- _DIRECTIVE_
Each line below should be reproduced without any alteration.

- _SOURCE EXCERPT_

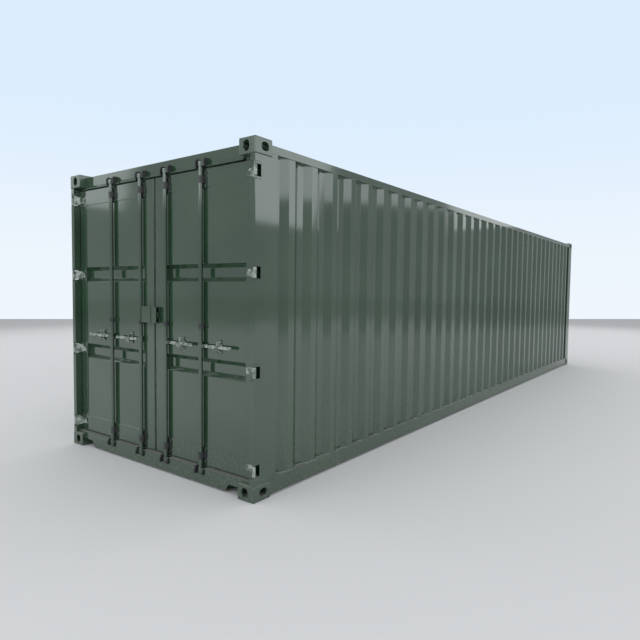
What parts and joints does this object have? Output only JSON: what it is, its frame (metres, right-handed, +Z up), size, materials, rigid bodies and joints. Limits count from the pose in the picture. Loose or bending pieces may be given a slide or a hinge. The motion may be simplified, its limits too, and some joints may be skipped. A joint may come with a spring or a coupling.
{
  "type": "steel shipping container",
  "caption": "Long corrugated steel freight container with two hinged doors, turning locking bars with handles, a plywood floor and hollow corner castings.",
  "frame": {"origin": "middle of the footprint, on the ground under the corner castings", "axes": "+X to the right and +Y away from the doors as one faces them, +Z up; the doors are at -Y"},
  "size_m": [2.438, 9.754, 2.591],
  "materials": {
    "frame_paint": "dark green gloss",
    "sheet_paint": "dark green gloss on corrugated sheet",
    "door_gear_paint": "dark green gloss, worn at the edges",
    "door_rubber": "matt black",
    "plywood_floor": "varnished plywood"
  },
  "bodies": {
    "container": {"blind_end_top_castings": "frame_paint", "blind_end_bottom_castings": "frame_paint", "door_end_top_castings": "frame_paint", "door_end_bottom_castings": "frame_paint", "left_door_post": "frame_paint", "right_door_post": "frame_paint", "left_blind_post": "frame_paint", "right_blind_post": "frame_paint", "left_top_rail": "frame_paint", "right_top_rail": "frame_paint", "left_bottom_rail": "frame_paint", "right_bottom_rail": "frame_paint", "left_side_wall": "sheet_paint", "right_side_wall": "sheet_paint", "front_wall": "sheet_paint", "roof": "sheet_paint", "door_header": "frame_paint", "drip_strip": "frame_paint", "door_sill": "frame_paint", "sill_face": "frame_paint", "blind_end_header": "frame_paint", "blind_end_sill": "frame_paint", "floor": "plywood_floor", "cross_members": "frame_paint", "left_hinge_lugs": "door_gear_paint", "right_hinge_lugs": "door_gear_paint", "bar_keepers": "door_gear_paint"},
    "left_door": {"left_door_frame": "frame_paint", "left_door_panel": "frame_paint", "left_door_gasket": "door_rubber", "left_hinge_blades": "door_gear_paint", "left_bar_brackets": "door_gear_paint", "left_lock_box": "frame_paint"},
    "left_inner_bar": {"left_inner_bar": "door_gear_paint"},
    "left_inner_handle": {"left_inner_handle": "door_gear_paint"},
    "left_outer_bar": {"left_outer_bar": "door_gear_paint"},
    "left_outer_handle": {"left_outer_handle": "door_gear_paint"},
    "right_door": {"right_door_frame": "frame_paint", "right_door_panel": "frame_paint", "right_door_gasket": "door_rubber", "right_hinge_blades": "door_gear_paint", "right_bar_brackets": "door_gear_paint", "right_lock_box": "frame_paint"},
    "right_inner_bar": {"right_inner_bar": "door_gear_paint"},
    "right_inner_handle": {"right_inner_handle": "door_gear_paint"},
    "right_outer_bar": {"right_outer_bar": "door_gear_paint"},
    "right_outer_handle": {"right_outer_handle": "door_gear_paint"}
  },
  "joints": [
    {"name": "left_door_swing", "type": "hinge", "parent": "container", "child": "left_door", "pos_m": [-1.207, -4.863, 1.2945], "axis": [0, 0, -1], "range_deg": [0, 270]},
    {"name": "left_inner_bar_turn", "type": "hinge", "parent": "left_door", "child": "left_inner_bar", "pos_m": [-0.17, -4.833, 1.09], "axis": [0, 0, -1], "range_deg": [-100, 0]},
    {"name": "left_inner_handle_lift", "type": "hinge", "parent": "left_inner_bar", "child": "left_inner_handle", "pos_m": [-0.208, -4.833, 1.09], "axis": [0, 1, 0], "range_deg": [0, 20]},
    {"name": "left_outer_bar_turn", "type": "hinge", "parent": "left_door", "child": "left_outer_bar", "pos_m": [-0.605, -4.833, 1.09], "axis": [0, 0, -1], "range_deg": [-100, 0]},
    {"name": "left_outer_handle_lift", "type": "hinge", "parent": "left_outer_bar", "child": "left_outer_handle", "pos_m": [-0.643, -4.833, 1.09], "axis": [0, 1, 0], "range_deg": [0, 20]},
    {"name": "right_door_swing", "type": "hinge", "parent": "container", "child": "right_door", "pos_m": [1.207, -4.863, 1.2945], "axis": [0, 0, 1], "range_deg": [0, 270]},
    {"name": "right_inner_bar_turn", "type": "hinge", "parent": "right_door", "child": "right_inner_bar", "pos_m": [0.17, -4.833, 1.09], "axis": [0, 0, 1], "range_deg": [-100, 0]},
    {"name": "right_inner_handle_lift", "type": "hinge", "parent": "right_inner_bar", "child": "right_inner_handle", "pos_m": [0.208, -4.833, 1.09], "axis": [0, -1, 0], "range_deg": [0, 20]},
    {"name": "right_outer_bar_turn", "type": "hinge", "parent": "right_door", "child": "right_outer_bar", "pos_m": [0.605, -4.833, 1.09], "axis": [0, 0, 1], "range_deg": [-100, 0]},
    {"name": "right_outer_handle_lift", "type": "hinge", "parent": "right_outer_bar", "child": "right_outer_handle", "pos_m": [0.643, -4.833, 1.09], "axis": [0, -1, 0], "range_deg": [0, 20]}
  ]
}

- _SOLVED EXERCISE_
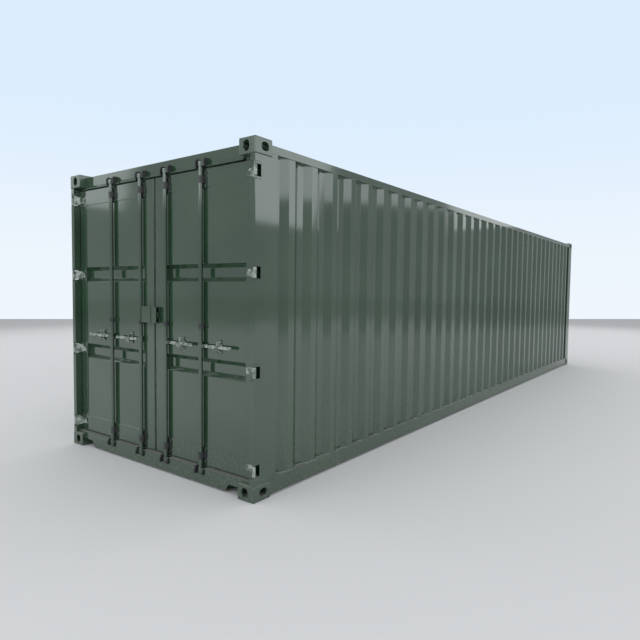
What parts and joints does this object have? Output only JSON: what it is, its frame (metres, right-handed, +Z up), size, materials, rigid bodies and joints. Limits count from the pose in the picture. Loose or bending pieces may be given a slide or a hinge. The motion may be simplified, its limits too, and some joints may be skipped. A joint may come with a spring or a coupling.
{
  "type": "steel shipping container",
  "caption": "Long corrugated steel freight container with two hinged doors, turning locking bars with handles, a plywood floor and hollow corner castings.",
  "frame": {"origin": "middle of the footprint, on the ground under the corner castings", "axes": "+X to the right and +Y away from the doors as one faces them, +Z up; the doors are at -Y"},
  "size_m": [2.438, 9.754, 2.591],
  "materials": {
    "frame_paint": "dark green gloss",
    "sheet_paint": "dark green gloss on corrugated sheet",
    "door_gear_paint": "dark green gloss, worn at the edges",
    "door_rubber": "matt black",
    "plywood_floor": "varnished plywood"
  },
  "bodies": {
    "container": {"blind_end_top_castings": "frame_paint", "blind_end_bottom_castings": "frame_paint", "door_end_top_castings": "frame_paint", "door_end_bottom_castings": "frame_paint", "left_door_post": "frame_paint", "right_door_post": "frame_paint", "left_blind_post": "frame_paint", "right_blind_post": "frame_paint", "left_top_rail": "frame_paint", "right_top_rail": "frame_paint", "left_bottom_rail": "frame_paint", "right_bottom_rail": "frame_paint", "left_side_wall": "sheet_paint", "right_side_wall": "sheet_paint", "front_wall": "sheet_paint", "roof": "sheet_paint", "door_header": "frame_paint", "drip_strip": "frame_paint", "door_sill": "frame_paint", "sill_face": "frame_paint", "blind_end_header": "frame_paint", "blind_end_sill": "frame_paint", "floor": "plywood_floor", "cross_members": "frame_paint", "left_hinge_lugs": "door_gear_paint", "right_hinge_lugs": "door_gear_paint", "bar_keepers": "door_gear_paint"},
    "left_door": {"left_door_frame": "frame_paint", "left_door_panel": "frame_paint", "left_door_gasket": "door_rubber", "left_hinge_blades": "door_gear_paint", "left_bar_brackets": "door_gear_paint", "left_lock_box": "frame_paint"},
    "left_inner_bar": {"left_inner_bar": "door_gear_paint"},
    "left_inner_handle": {"left_inner_handle": "door_gear_paint"},
    "left_outer_bar": {"left_outer_bar": "door_gear_paint"},
    "left_outer_handle": {"left_outer_handle": "door_gear_paint"},
    "right_door": {"right_door_frame": "frame_paint", "right_door_panel": "frame_paint", "right_door_gasket": "door_rubber", "right_hinge_blades": "door_gear_paint", "right_bar_brackets": "door_gear_paint", "right_lock_box": "frame_paint"},
    "right_inner_bar": {"right_inner_bar": "door_gear_paint"},
    "right_inner_handle": {"right_inner_handle": "door_gear_paint"},
    "right_outer_bar": {"right_outer_bar": "door_gear_paint"},
    "right_outer_handle": {"right_outer_handle": "door_gear_paint"}
  },
  "joints": [
    {"name": "left_door_swing", "type": "hinge", "parent": "container", "child": "left_door", "pos_m": [-1.207, -4.863, 1.2945], "axis": [0, 0, -1], "range_deg": [0, 270]},
    {"name": "left_inner_bar_turn", "type": "hinge", "parent": "left_door", "child": "left_inner_bar", "pos_m": [-0.17, -4.833, 1.09], "axis": [0, 0, -1], "range_deg": [-100, 0]},
    {"name": "left_inner_handle_lift", "type": "hinge", "parent": "left_inner_bar", "child": "left_inner_handle", "pos_m": [-0.208, -4.833, 1.09], "axis": [0, 1, 0], "range_deg": [0, 20]},
    {"name": "left_outer_bar_turn", "type": "hinge", "parent": "left_door", "child": "left_outer_bar", "pos_m": [-0.605, -4.833, 1.09], "axis": [0, 0, -1], "range_deg": [-100, 0]},
    {"name": "left_outer_handle_lift", "type": "hinge", "parent": "left_outer_bar", "child": "left_outer_handle", "pos_m": [-0.643, -4.833, 1.09], "axis": [0, 1, 0], "range_deg": [0, 20]},
    {"name": "right_door_swing", "type": "hinge", "parent": "container", "child": "right_door", "pos_m": [1.207, -4.863, 1.2945], "axis": [0, 0, 1], "range_deg": [0, 270]},
    {"name": "right_inner_bar_turn", "type": "hinge", "parent": "right_door", "child": "right_inner_bar", "pos_m": [0.17, -4.833, 1.09], "axis": [0, 0, 1], "range_deg": [-100, 0]},
    {"name": "right_inner_handle_lift", "type": "hinge", "parent": "right_inner_bar", "child": "right_inner_handle", "pos_m": [0.208, -4.833, 1.09], "axis": [0, -1, 0], "range_deg": [0, 20]},
    {"name": "right_outer_bar_turn", "type": "hinge", "parent": "right_door", "child": "right_outer_bar", "pos_m": [0.605, -4.833, 1.09], "axis": [0, 0, 1], "range_deg": [-100, 0]},
    {"name": "right_outer_handle_lift", "type": "hinge", "parent": "right_outer_bar", "child": "right_outer_handle", "pos_m": [0.643, -4.833, 1.09], "axis": [0, -1, 0], "range_deg": [0, 20]}
  ]
}